Impact
A lock inversion deadlock in the Linux kernel’s NTFS‑3G implementation is triggered when concurrent read operations on compressed NTFS pages cause a task to hold a page lock while waiting for the inode mutex, and another task to hold that inode mutex while waiting for the same page lock, leading to a hung kernel thread and a denial‑of‑service condition.
Affected Systems
Linux kernel implementations that include the ntfs3 driver before the patch commits cfe246b3181/e37a75bb866c are affected. The bug resides in the ntfs_read_folio() and ni_read_folio_cmpr() paths of the ntfs3 filesystem module. No specific vendor release numbers are listed, but the vulnerability can be present in any kernel release that has not yet incorporated the deadlock fix.
Risk and Exploitability
Exploitation requires local access to a system with an NTFS‑3G mount and the ability to trigger concurrent read operations, such as by performing background scans or enabling readahead.
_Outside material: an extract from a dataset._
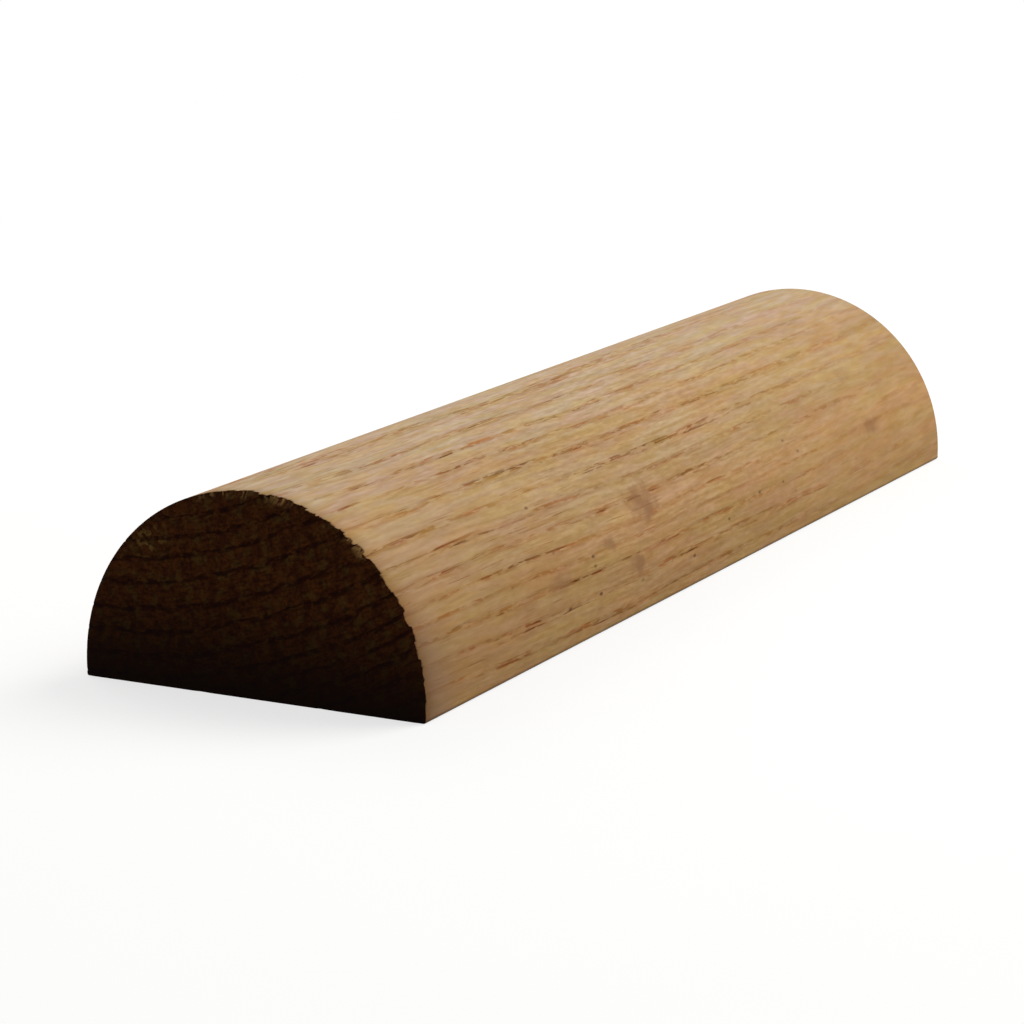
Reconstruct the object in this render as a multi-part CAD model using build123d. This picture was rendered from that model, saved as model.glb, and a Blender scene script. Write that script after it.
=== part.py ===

An adversary could provoke the deadlock by accessing compressed NTFS pages while another read process proceeds, causing kernel thread hangs and potential system unresponsiveness. The EPSS score is unavailable and the vulnerability is not listed in the CISA KEV catalog, but the nature of the deadlock means any such concurrency can lead to denial‑of‑service, classifying the risk as high in environments that rely heavily on NTFS‑3G mounts.